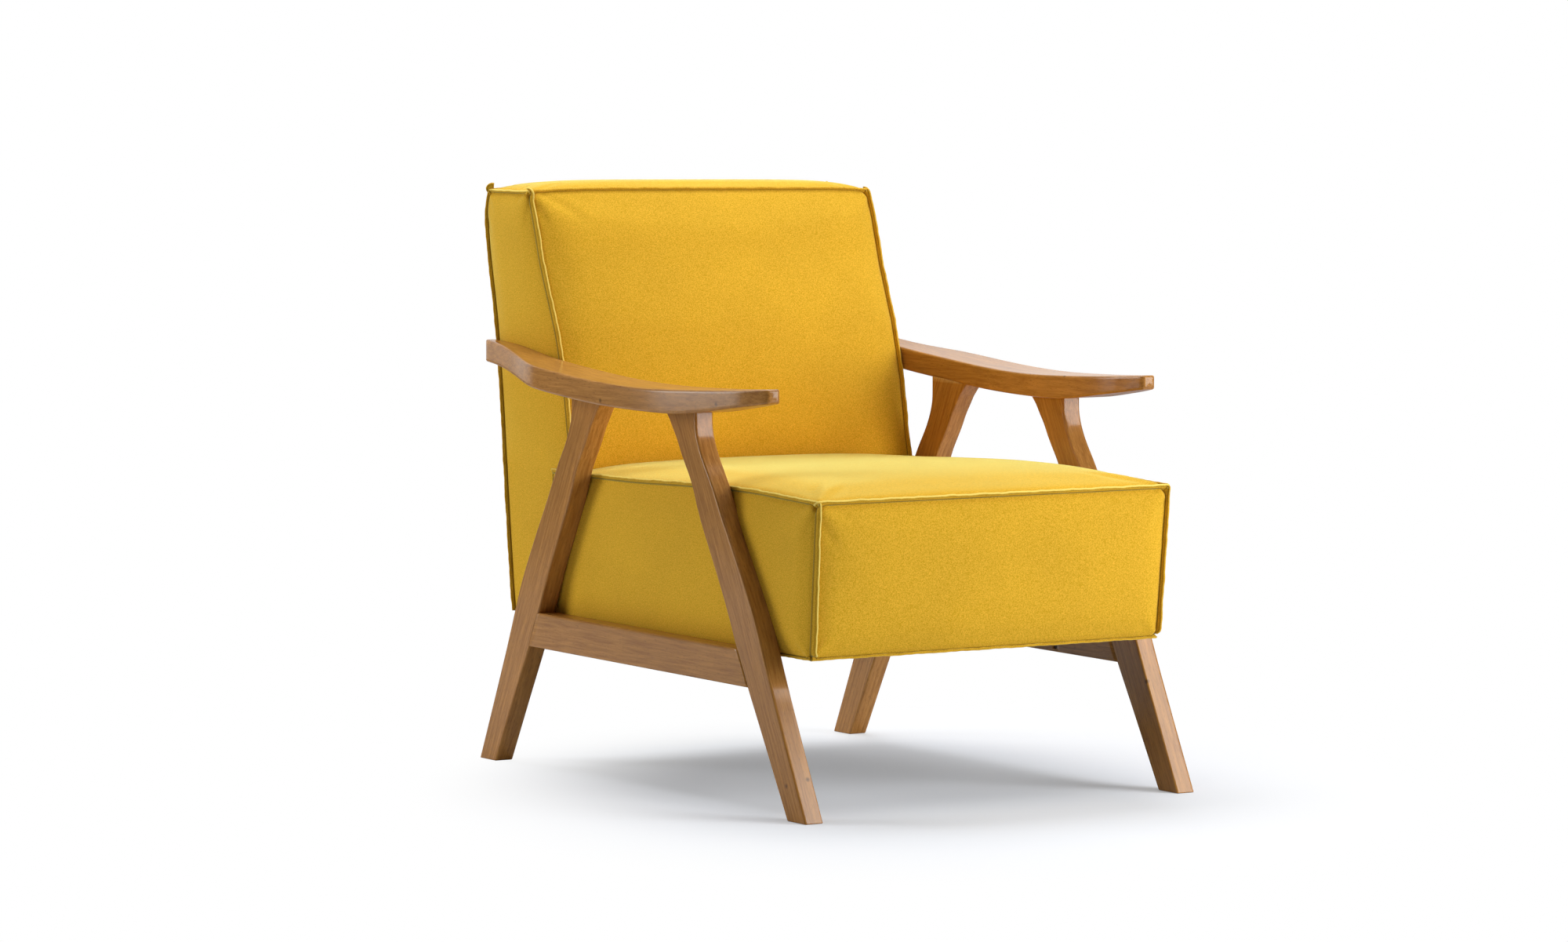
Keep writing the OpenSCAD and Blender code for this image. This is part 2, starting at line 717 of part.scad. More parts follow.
// Across the back: upright sides and a crowned top, seen along the top
function back_front_outline(g) = inset(concat([[seam_x, -back_z]],
    swell([seam_x, 0], [-seam_x, 0], top_crown, 12), [[-seam_x, -back_z]]), g);

module back_block(g) difference() {
    intersection() {
        side_plate(-leg_in, leg_in) polygon(back_side_outline(g));
        translate([0, top_front_y, back_z])
            rotate([atan2(back_top_rise, back_top_d), 0, 0])
                front_plate(-back_z, back_z) polygon(back_front_outline(g));
        bowed_front(g);
    }
    seat_block(-seat_gap - g);
}

// The bowed front, drawn along each straight length of the front seam
module bowed_front(g) intersection_for (i = [1:len(seam_points) - 1])
    let (a = seam_points[i - 1], d = seam_points[i] - a)
        translate([0, a.x, a.y]) rotate([-atan2(d.x, d.y), 0, 0])
            translate([0, 0, -back_z])
                linear_extrude(2 * back_z)
                    polygon(bowed_plan(back_crown, g));

function rear_at(z) = rear_foot_y
    + rear_run * (z - seat_bot) / (shoulder_z - seat_bot);
function stile_rear(z) = rear_at(z) - liner_gap;
function stile_front(z) = stile_rear(z) - stile_d;

notch_low = seat_z - 20;
notch_high = seat_z + 30;
stile_taper = 12;
strap_t = 1.2;
pad_gap = strap_t + 2 * seat_gap;

// The stiles' front edge, from their foot to their top
stile_front_line = [[back_bot_y, board_bot], [back_bot_y, notch_low],
    [stile_front(notch_high), notch_high],
    [stile_front(stile_top) + stile_taper, stile_top]];

module back_stile() difference() {
    side_plate(stile_in, board_out) polygon(concat(turned(stile_front_line),
        [[stile_rear(board_bot), board_bot],
            [stile_rear(stile_top), stile_top]]));
    bolt_holes([stile_bolt_at], stile_in - 1, board_out + 1);
}

module back_left_stile() color(pale_wood) place() back_stile();
module back_right_stile() color(pale_wood) place() sided(-1) back_stile();

function line_y(z) =
    lookup(z, [for (i = [1:3]) [stile_front_line[i].y, stile_front_line[i].x]]);

module back_top_board() color(pale_wood) place() side_plate(-stile_in, stile_in)
    let (z = stile_top - board_t) polygon([[line_y(z), z], [stile_rear(z), z],
        [stile_rear(stile_top), stile_top], [line_y(stile_top), stile_top]]);

bottom_board_h = 110;

module back_bottom_board() color(pale_wood) place() difference() {
    block([-stile_in, back_bot_y, board_bot],
        [stile_in, back_bot_y + board_t, board_bot + bottom_board_h]);
    back_bolt_holes(back_bot_y - 1, back_bot_y + board_t + 1);
}

lumbar_h = 50;

// A strip along the stiles' front edge from z0 to z1, between two depths
module strip(z0, z1, d0, d1) polygon([[line_y(z0) + d0, z0],
    [line_y(z0) + d1, z0], [line_y(z1) + d1, z1], [line_y(z1) + d0, z1]]);

module back_lumbar_board() color(pale_wood) place()
    side_plate(-stile_in, stile_in)
        strip(notch_high, notch_high + lumbar_h, 0, board_t);

strap_low = notch_high + lumbar_h + 10;
strap_step = (stile_top - strap_low) / straps;
strap_w = 0.7 * strap_step;

module back_straps() color(black_cloth) place()
    side_plate(-board_out, board_out) for (i = [0:straps - 1])
        let (z = strap_low + (i + 0.5) * strap_step)
            strip(z - strap_w / 2, z + strap_w / 2, -strap_t - 0.1, -0.1);

top_pad_y = line_y(stile_top);

module back_foam() color(foam_colour) place() intersection() {
    back_block(inner_t);
    side_plate(-frame_w, frame_w) polygon(concat(
        [[seat_front, notch_low - margin]],
        [for (i = [1:3]) stile_front_line[i] - [pad_gap, 0]],
        [[top_pad_y - pad_gap, rear_top_z + margin],
            [seat_front, rear_top_z + margin]]));
}

module back_side_padding() difference() {
    intersection() {
        back_block(inner_t);
        side_plate(board_out + seat_gap, frame_w) polygon(concat(
            turned(stile_front_line),
            [[shoulder_y + margin, board_bot],
                [shoulder_y + margin, stile_top]]));
    }
    bolt_holes([stile_bolt_at], board_out, leg_in, bolt_d / 2 + 1);
}

module back_left_padding() color(foam_colour) place() back_side_padding();
module back_right_padding() color(foam_colour) place() sided(-1)
    back_side_padding();

module back_top_padding() color(foam_colour) place() intersection() {
    back_block(inner_t);
    block([-frame_w, top_pad_y, stile_top + seat_gap],
        [frame_w, shoulder_y + margin, rear_top_z + margin]);
}

module back_liner() color(liner_brown) place() side_plate(-board_out, board_out)
    polygon([for (q = [[seat_gap, board_bot], [seat_gap + liner_t, board_bot],
            [seat_gap + liner_t, stile_top], [seat_gap, stile_top]])
        [stile_rear(q.y) + q.x, q.y]]);

module back_cover() color(fabric) place() difference() {
    back_block(0);
    back_block(cover_t);
    block([hem - board_out, back_bot_y - 1, seat_bot - 1],
        [board_out - hem, rear_foot_y - hem, board_bot]);
    block([-board_out - seat_gap, back_bot_y - 1, seat_bot + cover_t],
        [board_out + seat_gap, back_bot_y + 2 * cover_t, notch_low + 3]);
    for (side = [-1, 1]) sided(side)
        bolt_holes([stile_bolt_at], board_out, leg_in, bolt_d / 2 + 1);
}

// The side seam as a loop, pushed out to the middle of the welt
welt_loop = inset(concat([[rear_foot_y, seat_bot], [shoulder_y, shoulder_z],
    [top_rear_y, rear_top_z], [top_front_y, back_z]],
    [for (i = [len(seam_points) - 2:-1:0]) seam_points[i]],
    [[back_front, seat_bot]]), -welt_up);
welt_side_run = concat([[rear_foot_y + welt_up, seat_bot]],
    [for (i = [1:len(welt_loop) - 3]) welt_loop[i]],
    [[back_front - welt_up, back_foot_z + welt_up]]);

module back_welt() color(fabric) place() {
    pair(welt_x) rotate([90, 0, 90]) flat_cord(welt_side_run, welt_r);
    cross = welt_x - welt_r - seat_gap / 3;
    for (q = [welt_side_run[2], welt_side_run[3]])
        rod_x(-cross, cross, q.x, q.y, welt_r);
}

// --- underside ----------------------------------------------------------

dust_t = 1;
dust_inset = 12;

module dust_cover() color(black_cloth) place() let (z = seat_bot - seat_gap)
    block([dust_inset - seam_x, seat_front + seat_lean + dust_inset, z - dust_t],
        [seam_x - dust_inset, rear_foot_y - dust_inset, z]);

left_front_leg();
left_rear_leg();
left_side_rail();
left_arm();
right_front_leg();
right_rear_leg();
right_side_rail();
right_arm();
rail_dowels();
arm_dowels();
rail_plugs();
threaded_inserts();
frame_bolts();
bolt_washers();
seat_left_board();
seat_right_board();
seat_front_board();
seat_rear_board();
seat_corner_blocks();
seat_springs();
spring_clips();
spring_felt();
seat_foam();
seat_front_padding();
seat_left_padding();
seat_right_padding();
seat_cover();
seat_welt();
back_left_stile();
back_right_stile();
back_top_board();
back_bottom_board();
back_lumbar_board();
back_straps();
back_foam();
back_left_padding();
back_right_padding();
back_top_padding();
back_liner();
back_cover();
back_welt();
back_bolts();
back_nuts();
dust_cover();
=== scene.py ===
import json
import math
from itertools import product

import bpy
import numpy as np
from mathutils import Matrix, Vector


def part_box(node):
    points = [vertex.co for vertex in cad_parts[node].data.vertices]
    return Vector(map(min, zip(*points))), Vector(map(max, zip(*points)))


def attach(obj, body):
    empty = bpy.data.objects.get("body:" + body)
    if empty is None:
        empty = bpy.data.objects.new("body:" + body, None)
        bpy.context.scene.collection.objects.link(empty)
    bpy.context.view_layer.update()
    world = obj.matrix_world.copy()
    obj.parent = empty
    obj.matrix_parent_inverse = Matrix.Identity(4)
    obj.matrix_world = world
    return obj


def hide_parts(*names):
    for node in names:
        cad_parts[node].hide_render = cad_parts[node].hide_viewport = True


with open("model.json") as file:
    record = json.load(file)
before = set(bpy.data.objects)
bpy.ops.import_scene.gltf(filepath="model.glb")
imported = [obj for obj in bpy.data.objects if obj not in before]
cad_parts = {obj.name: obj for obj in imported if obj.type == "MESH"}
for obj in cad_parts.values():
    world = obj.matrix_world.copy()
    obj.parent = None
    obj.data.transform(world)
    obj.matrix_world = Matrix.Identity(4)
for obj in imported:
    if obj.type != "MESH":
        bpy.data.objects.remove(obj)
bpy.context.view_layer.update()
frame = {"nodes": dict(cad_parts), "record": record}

bl_info = {
    "name": "Upholstered armchair",
    "version": (1, 0, 0),
    "blender": (4, 5, 0),
    "location": "3D View > Sidebar > Armchair",
    "description": "Dresses a wooden armchair with a sprung seat and back",
    "category": "Object",
}

BODY = "root"

# Every upholstery point below is in millimetres, with Y from the middle
# between the front toe and the rear heel of the side frames.
FOOT_MIDDLE = (
    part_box("left_front_leg")[0].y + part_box("left_rear_leg")[1].y
) / 2


# --- sizes and colours a user may change ---------------------------------


class CoverSizes(bpy.types.PropertyGroup):
    """Sizes of the sewn cover"""

    fin: bpy.props.FloatProperty(
        name="Seam allowance", unit="LENGTH",
        description="How far the sewn flange stands off the cushion",
        default=0.0064, min=0.003, max=0.01)
    fin_thickness: bpy.props.FloatProperty(
        name="Flange thickness", unit="LENGTH",
        description="Thickness of the two folded layers of cloth",
        default=0.0030, min=0.0015, max=0.005)
    colour: bpy.props.FloatVectorProperty(
        name="Cover colour", subtype="COLOR_GAMMA", size=3,
        description="Dyed colour of the velour, sRGB",
        default=(0.885, 0.680, 0.076), min=0, max=1)
    thread: bpy.props.FloatProperty(
        name="Thread spacing", unit="LENGTH",
        description="Distance between threads of the cover's weave",
        default=0.0011, min=0.0004, max=0.003)


class WoodSizes(bpy.types.PropertyGroup):
    """Sizes and stain of the side frames"""

    edge: bpy.props.FloatProperty(
        name="Edge radius", unit="LENGTH",
        description="Radius sanded on the long edges",
        default=0.0024, min=0.001, max=0.006)
    stain: bpy.props.FloatVectorProperty(
        name="Stain", subtype="COLOR_GAMMA", size=3,
        description="Colour of the stained beech, sRGB",
        default=(0.700, 0.490, 0.240), min=0, max=1)


class StageSizes(bpy.types.PropertyGroup):
    """Light level and camera"""

    lens: bpy.props.FloatProperty(
        name="Lens", unit="CAMERA",
        description="Focal length of the camera",
        default=136.84, min=20, max=300)
    light: bpy.props.FloatProperty(
        name="Light level", subtype="FACTOR",
        description="Strength of all the lamps together",
        default=1.0, min=0, max=4)


# --- small helpers -------------------------------------------------------

X, Y, Z = 0, 1, 2


def linear(colour):
    """sRGB hex or three values to linear RGBA"""
    if isinstance(colour, str):
        colour = [int(colour[i : i + 2], 16) / 255 for i in (1, 3, 5)]
    return tuple(
        c / 12.92 if c <= 0.04045 else ((c + 0.055) / 1.055) ** 2.4
        for c in colour
    ) + (1.0,)


def toned(base, by, lift=0.0):
    """A linear colour times one factor, or times one for each channel"""
    return tuple(min(c * k + lift, 1)
        for c, k in zip(base, np.ones(3) * by)) + (1,)


def to_frame(points):
    """Millimetres from the middle of the feet to metres in the frame"""
    return np.asarray(points, float) / 1000 + (0, FOOT_MIDDLE, 0)


def unit(v):
    return v / np.maximum(np.linalg.norm(v, axis=-1, keepdims=True), 1e-9)


def coordinates(mesh):
    """The points of a mesh as rows of x, y and z"""
    points = np.empty(len(mesh.vertices) * 3)
    mesh.vertices.foreach_get("co", points)
    return points.reshape(-1, 3)


def add_layer(mesh, label, values):
    """Stores a number or a vector for each point of a mesh"""
    values = np.asarray(values, np.float32)
    kind, field = (("FLOAT_VECTOR", "vector") if values.ndim == 2
        else ("FLOAT", "value"))
    layer = mesh.attributes.new(label, kind, "POINT")
    layer.data.foreach_set(field, values.ravel())


def place_object(name, data):
    made = bpy.data.objects.new(name, data)
    bpy.context.scene.collection.objects.link(made)
    return made


def make_piece(name, points, faces, material, replaces=(), layers=None):
    """Adds a mesh in the frame's metres, rides it and gives it its material"""
    mesh = bpy.data.meshes.new(name)
    mesh.from_pydata(np.asarray(points).tolist(), [], faces)
    mesh.validate()
    for label, values in (layers or {}).items():
        add_layer(mesh, label, values)
    mesh.shade_smooth()
    piece = place_object(name, mesh)
    mesh.materials.append(material)
    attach(piece, BODY)
    if replaces:
        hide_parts(*replaces)
    return piece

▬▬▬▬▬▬

> **Task objective**
Up to and including the line with "[stile_front(stile_top) + stile_taper, stile_top]];", repeat the data exactly, starting from its first line; nothing else belongs in the response.

> **Response to this task**
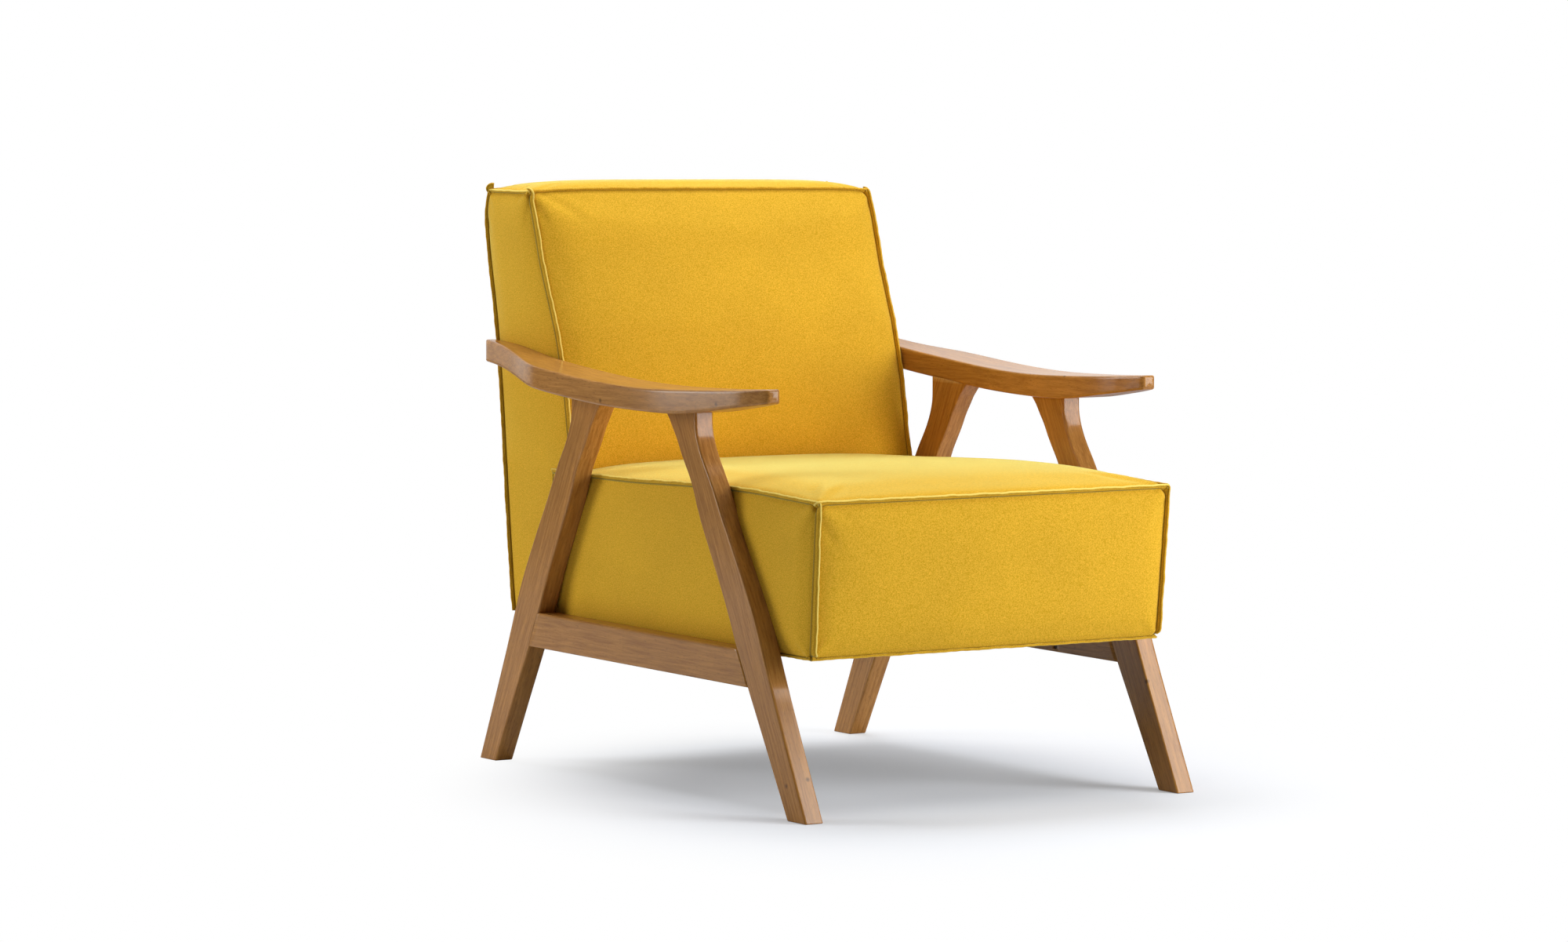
Keep writing the OpenSCAD and Blender code for this image. This is part 2, starting at line 717 of part.scad. More parts follow.
// Across the back: upright sides and a crowned top, seen along the top
function back_front_outline(g) = inset(concat([[seam_x, -back_z]],
    swell([seam_x, 0], [-seam_x, 0], top_crown, 12), [[-seam_x, -back_z]]), g);

module back_block(g) difference() {
    intersection() {
        side_plate(-leg_in, leg_in) polygon(back_side_outline(g));
        translate([0, top_front_y, back_z])
            rotate([atan2(back_top_rise, back_top_d), 0, 0])
                front_plate(-back_z, back_z) polygon(back_front_outline(g));
        bowed_front(g);
    }
    seat_block(-seat_gap - g);
}

// The bowed front, drawn along each straight length of the front seam
module bowed_front(g) intersection_for (i = [1:len(seam_points) - 1])
    let (a = seam_points[i - 1], d = seam_points[i] - a)
        translate([0, a.x, a.y]) rotate([-atan2(d.x, d.y), 0, 0])
            translate([0, 0, -back_z])
                linear_extrude(2 * back_z)
                    polygon(bowed_plan(back_crown, g));

function rear_at(z) = rear_foot_y
    + rear_run * (z - seat_bot) / (shoulder_z - seat_bot);
function stile_rear(z) = rear_at(z) - liner_gap;
function stile_front(z) = stile_rear(z) - stile_d;

notch_low = seat_z - 20;
notch_high = seat_z + 30;
stile_taper = 12;
strap_t = 1.2;
pad_gap = strap_t + 2 * seat_gap;

// The stiles' front edge, from their foot to their top
stile_front_line = [[back_bot_y, board_bot], [back_bot_y, notch_low],
    [stile_front(notch_high), notch_high],
    [stile_front(stile_top) + stile_taper, stile_top]];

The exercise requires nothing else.